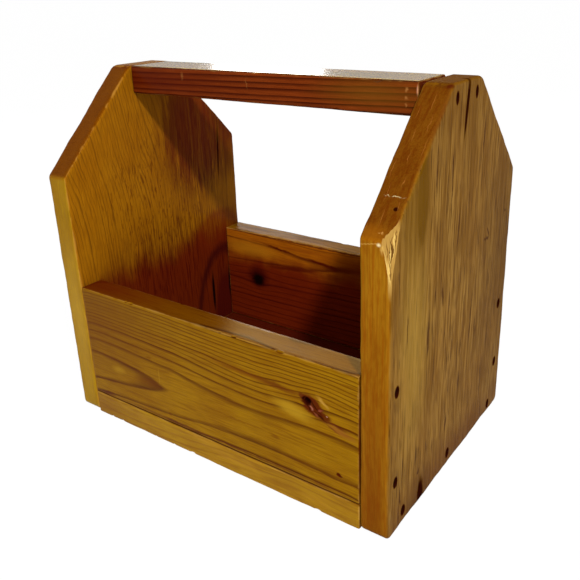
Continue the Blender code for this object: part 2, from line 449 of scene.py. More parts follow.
def through_points(tree, value, points):
    """An output that follows (input, output) points, joined by a smooth line."""
    xs, ys = [p[0] for p in points], [p[1] for p in points]
    x_low, x_high, y_low = min(xs), max(xs), min(ys)
    y_span = max(max(ys) - y_low, 1e-6)
    line = add(tree, "FloatCurve", Value=add(tree, "MapRange", value, x_low, x_high))
    curve = line.node.mapping.curves[0]
    while len(curve.points) < len(points):
        curve.points.new(0.5, 0.5)
    for point, (x, y) in zip(curve.points, points):
        point.location = (x - x_low) / (x_high - x_low), (y - y_low) / y_span
    line.node.mapping.update()
    return add(tree, "MapRange", line, 0.0, 1.0, y_low, y_low + y_span)


def new_material(name):
    material = bpy.data.materials.new(name)
    material.use_nodes = True
    material.node_tree.nodes.clear()
    return material


def from_centre(tree, place, centre, sizes, turn=0.0):
    """How far a place is from an oval's centre: 1 on its rim. sizes are half sizes, turn is in degrees."""
    near = add(tree, "Mapping TEXTURE", place, centre, (0.0, 0.0, math.radians(turn)), sizes)
    return add(tree, "VectorMath LENGTH", near)


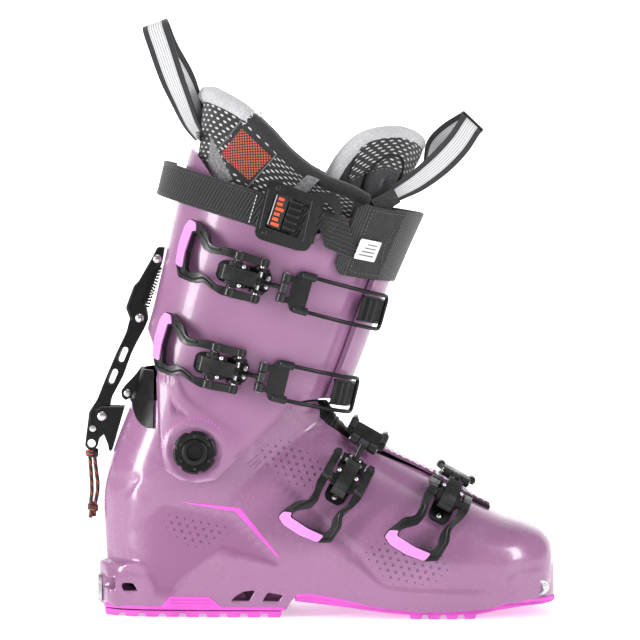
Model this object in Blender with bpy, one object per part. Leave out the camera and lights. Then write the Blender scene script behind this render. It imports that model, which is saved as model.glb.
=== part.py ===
"""Alpine touring boot for the right foot, as an assembly of separate named solids.

Lengths are millimetres in the tables and are scaled to metres when a mesh is made.
+X points to the toe, +Y to the inner (medial) side and +Z up. The origin lies on the
heel sole's ground face, straight below the ankle pivots.
"""

import math

import bmesh
import bpy
from mathutils import Matrix, Vector
from mathutils.bvhtree import BVHTree

MM = 0.001
GAP = 0.4
LATERAL, MEDIAL = -1, 1

# ---------------------------------------------------------------- driving dimensions
PIVOT_X, PIVOT_Z = 1.5, 102.7
SHELL_WALL = 3.5
CUFF_WALL = 3.2
LINER_WALL = 6.5
GUSSET_EDGE_X, GUSSET_TOP_Z = -24.3, 151.0
LINER_FOOT_WALL = 4.4
GROUND = 0.0

# A rib of the lower shell joins a sole or heel point to an instep point. Its values are
# bottom x, z, top x, z, half-width outside and inside, height share of the widest line,
# corner powers below and above that line, and the sideways shift of the middle.
SHELL_RIBS = (
    (220.5, 16, 220.5, 42, 15, 14, 0.50, 2.6, 2.6, 3.0),
    (219.0, 14, 219.5, 46, 24, 23, 0.48, 2.8, 2.8, 3.0),
    (213.0, 12, 213.5, 52, 35, 33, 0.45, 3.0, 2.8, 2.5),
    (200.0, 10.5, 203.0, 57, 43.5, 42, 0.42, 3.2, 2.6, 2.0),
    (184.0, 8, 188.0, 62, 50, 47.5, 0.38, 3.4, 2.4, 1.5),
    (162.0, 6, 168.0, 72, 53.5, 50.5, 0.34, 3.6, 2.3, 1.0),
    (138.0, 5.5, 145.0, 85.5, 53.5, 51, 0.32, 3.6, 2.2, 0.5),
    (114.0, 7.5, 123.0, 96.5, 50, 48.5, 0.30, 3.5, 2.2, 0.0),
    (92.0, 11.5, 107.0, 104.5, 46.5, 45.5, 0.30, 3.3, 2.2, 0.0),
    (70.0, 15, 97.5, 111.5, 43.5, 43, 0.30, 3.1, 2.2, 0.0),
    (48.0, 10, 91.5, 117.5, 42, 42, 0.32, 3.0, 2.2, 0.0),
    (22.0, 6, 88.0, 121.5, 41, 41, 0.34, 2.9, 2.2, 0.0),
    (-6.0, 5, 86.5, 124.0, 40, 40, 0.36, 2.8, 2.2, 0.0),
    (-34.0, 6, 85.5, 126.0, 40, 40, 0.38, 2.7, 2.2, 0.0),
    (-51.0, 14, 84.5, 127.0, 40, 40, 0.40, 2.6, 2.2, 0.0),
    (-54.5, 31, 84.0, 128.0, 40.5, 40.5, 0.42, 2.4, 2.2, 0.0),
    (-56.0, 52, 83.5, 128.8, 41, 41, 0.44, 2.3, 2.2, 0.0),
    (-56.5, 72, 83.0, 129.4, 41.5, 41.5, 0.45, 2.3, 2.2, 0.0),
    (-53.0, 92, 82.5, 130.0, 41.5, 41.5, 0.45, 2.3, 2.2, 0.0),
    (-45.5, 114, 82.0, 130.5, 41.5, 41.5, 0.45, 2.3, 2.2, 0.0),
    (-38.0, 133, 81.5, 131.0, 41, 41, 0.45, 2.3, 2.2, 0.0),
    (-31.5, 151, 81.0, 147.0, 41, 41, 0.45, 2.3, 2.2, 0.0),
    (-27.0, 169, 80.5, 165.0, 41, 41, 0.45, 2.3, 2.2, 0.0),
)
SHELL_TOP = 20
SLOT_START = 5
SLOT_HALF = (0, 9, 14, 16, 17, 17.5, 18, 18)  # half-width of the instep opening, rib by rib

# A rib of the cuff joins a rear point to a front point, perpendicular to the shin.
CUFF_RIBS = (
    (-49.0, 95, 66.0, 61, 47.5, 47.5, 0.50, 2.4, 2.3, 0.0),
    (-43.5, 118, 76.0, 88, 49.0, 49.0, 0.50, 2.4, 2.3, 0.0),
    (-38.0, 141, 85.0, 112, 48.5, 48.5, 0.50, 2.4, 2.3, 0.0),
    (-32.5, 164, 94.0, 135, 48.5, 48.5, 0.50, 2.4, 2.3, 0.0),
    (-26.2, 187, 103.0, 158, 50.0, 50.0, 0.50, 2.4, 2.3, 0.0),
    (-20.6, 210, 112.0, 182, 52.5, 52.5, 0.50, 2.4, 2.3, 0.0),
    (-15.2, 233, 121.0, 205, 55.0, 55.0, 0.50, 2.4, 2.3, 0.0),
    (-9.6, 257, 130.0, 226, 57.0, 57.0, 0.50, 2.4, 2.3, 0.0),
    (-4.0, 280, 139.0, 246, 58.5, 58.5, 0.50, 2.4, 2.3, 0.0),
    (2.0, 300, 147.0, 264, 59.0, 59.0, 0.50, 2.4, 2.3, 0.0),
)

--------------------

§ Task to complete: Write out every entry word for word.

§ Result for this task:
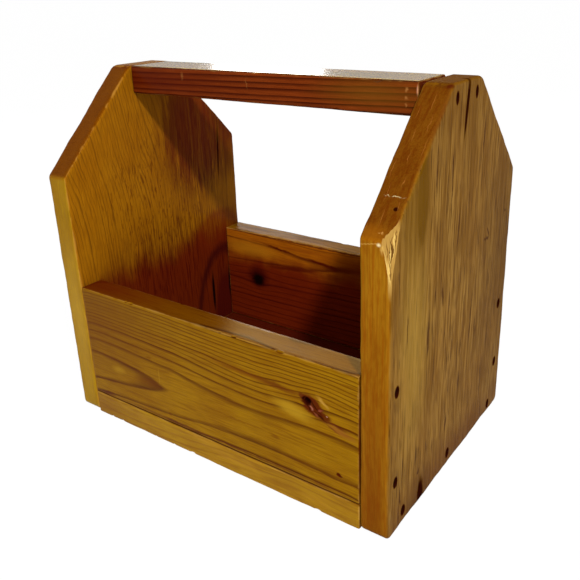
Continue the Blender code for this object: part 2, from line 449 of scene.py. More parts follow.
def through_points(tree, value, points):
    """An output that follows (input, output) points, joined by a smooth line."""
    xs, ys = [p[0] for p in points], [p[1] for p in points]
    x_low, x_high, y_low = min(xs), max(xs), min(ys)
    y_span = max(max(ys) - y_low, 1e-6)
    line = add(tree, "FloatCurve", Value=add(tree, "MapRange", value, x_low, x_high))
    curve = line.node.mapping.curves[0]
    while len(curve.points) < len(points):
        curve.points.new(0.5, 0.5)
    for point, (x, y) in zip(curve.points, points):
        point.location = (x - x_low) / (x_high - x_low), (y - y_low) / y_span
    line.node.mapping.update()
    return add(tree, "MapRange", line, 0.0, 1.0, y_low, y_low + y_span)


def new_material(name):
    material = bpy.data.materials.new(name)
    material.use_nodes = True
    material.node_tree.nodes.clear()
    return material


def from_centre(tree, place, centre, sizes, turn=0.0):
    """How far a place is from an oval's centre: 1 on its rim. sizes are half sizes, turn is in degrees."""
    near = add(tree, "Mapping TEXTURE", place, centre, (0.0, 0.0, math.radians(turn)), sizes)
    return add(tree, "VectorMath LENGTH", near)


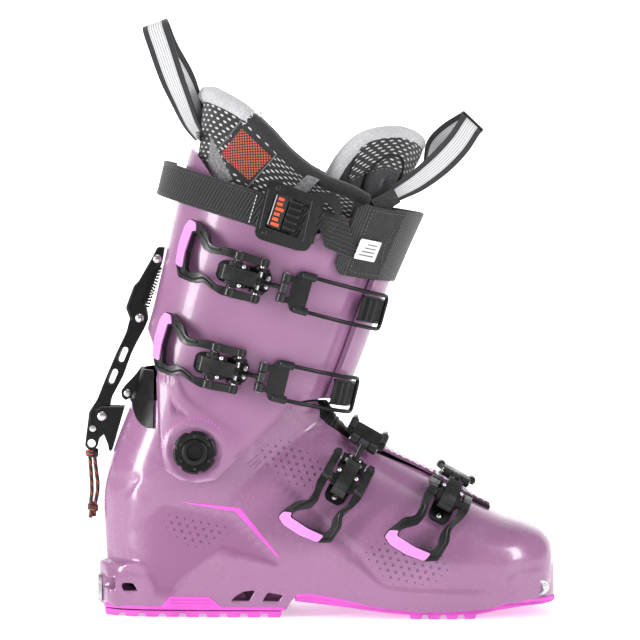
Model this object in Blender with bpy, one object per part. Leave out the camera and lights. Then write the Blender scene script behind this render. It imports that model, which is saved as model.glb.
=== part.py ===
"""Alpine touring boot for the right foot, as an assembly of separate named solids.

Lengths are millimetres in the tables and are scaled to metres when a mesh is made.
+X points to the toe, +Y to the inner (medial) side and +Z up. The origin lies on the
heel sole's ground face, straight below the ankle pivots.
"""

import math

import bmesh
import bpy
from mathutils import Matrix, Vector
from mathutils.bvhtree import BVHTree

MM = 0.001
GAP = 0.4
LATERAL, MEDIAL = -1, 1

# ---------------------------------------------------------------- driving dimensions
PIVOT_X, PIVOT_Z = 1.5, 102.7
SHELL_WALL = 3.5
CUFF_WALL = 3.2
LINER_WALL = 6.5
GUSSET_EDGE_X, GUSSET_TOP_Z = -24.3, 151.0
LINER_FOOT_WALL = 4.4
GROUND = 0.0

# A rib of the lower shell joins a sole or heel point to an instep point. Its values are
# bottom x, z, top x, z, half-width outside and inside, height share of the widest line,
# corner powers below and above that line, and the sideways shift of the middle.
SHELL_RIBS = (
    (220.5, 16, 220.5, 42, 15, 14, 0.50, 2.6, 2.6, 3.0),
    (219.0, 14, 219.5, 46, 24, 23, 0.48, 2.8, 2.8, 3.0),
    (213.0, 12, 213.5, 52, 35, 33, 0.45, 3.0, 2.8, 2.5),
    (200.0, 10.5, 203.0, 57, 43.5, 42, 0.42, 3.2, 2.6, 2.0),
    (184.0, 8, 188.0, 62, 50, 47.5, 0.38, 3.4, 2.4, 1.5),
    (162.0, 6, 168.0, 72, 53.5, 50.5, 0.34, 3.6, 2.3, 1.0),
    (138.0, 5.5, 145.0, 85.5, 53.5, 51, 0.32, 3.6, 2.2, 0.5),
    (114.0, 7.5, 123.0, 96.5, 50, 48.5, 0.30, 3.5, 2.2, 0.0),
    (92.0, 11.5, 107.0, 104.5, 46.5, 45.5, 0.30, 3.3, 2.2, 0.0),
    (70.0, 15, 97.5, 111.5, 43.5, 43, 0.30, 3.1, 2.2, 0.0),
    (48.0, 10, 91.5, 117.5, 42, 42, 0.32, 3.0, 2.2, 0.0),
    (22.0, 6, 88.0, 121.5, 41, 41, 0.34, 2.9, 2.2, 0.0),
    (-6.0, 5, 86.5, 124.0, 40, 40, 0.36, 2.8, 2.2, 0.0),
    (-34.0, 6, 85.5, 126.0, 40, 40, 0.38, 2.7, 2.2, 0.0),
    (-51.0, 14, 84.5, 127.0, 40, 40, 0.40, 2.6, 2.2, 0.0),
    (-54.5, 31, 84.0, 128.0, 40.5, 40.5, 0.42, 2.4, 2.2, 0.0),
    (-56.0, 52, 83.5, 128.8, 41, 41, 0.44, 2.3, 2.2, 0.0),
    (-56.5, 72, 83.0, 129.4, 41.5, 41.5, 0.45, 2.3, 2.2, 0.0),
    (-53.0, 92, 82.5, 130.0, 41.5, 41.5, 0.45, 2.3, 2.2, 0.0),
    (-45.5, 114, 82.0, 130.5, 41.5, 41.5, 0.45, 2.3, 2.2, 0.0),
    (-38.0, 133, 81.5, 131.0, 41, 41, 0.45, 2.3, 2.2, 0.0),
    (-31.5, 151, 81.0, 147.0, 41, 41, 0.45, 2.3, 2.2, 0.0),
    (-27.0, 169, 80.5, 165.0, 41, 41, 0.45, 2.3, 2.2, 0.0),
)
SHELL_TOP = 20
SLOT_START = 5
SLOT_HALF = (0, 9, 14, 16, 17, 17.5, 18, 18)  # half-width of the instep opening, rib by rib

# A rib of the cuff joins a rear point to a front point, perpendicular to the shin.
CUFF_RIBS = (
    (-49.0, 95, 66.0, 61, 47.5, 47.5, 0.50, 2.4, 2.3, 0.0),
    (-43.5, 118, 76.0, 88, 49.0, 49.0, 0.50, 2.4, 2.3, 0.0),
    (-38.0, 141, 85.0, 112, 48.5, 48.5, 0.50, 2.4, 2.3, 0.0),
    (-32.5, 164, 94.0, 135, 48.5, 48.5, 0.50, 2.4, 2.3, 0.0),
    (-26.2, 187, 103.0, 158, 50.0, 50.0, 0.50, 2.4, 2.3, 0.0),
    (-20.6, 210, 112.0, 182, 52.5, 52.5, 0.50, 2.4, 2.3, 0.0),
    (-15.2, 233, 121.0, 205, 55.0, 55.0, 0.50, 2.4, 2.3, 0.0),
    (-9.6, 257, 130.0, 226, 57.0, 57.0, 0.50, 2.4, 2.3, 0.0),
    (-4.0, 280, 139.0, 246, 58.5, 58.5, 0.50, 2.4, 2.3, 0.0),
    (2.0, 300, 147.0, 264, 59.0, 59.0, 0.50, 2.4, 2.3, 0.0),
)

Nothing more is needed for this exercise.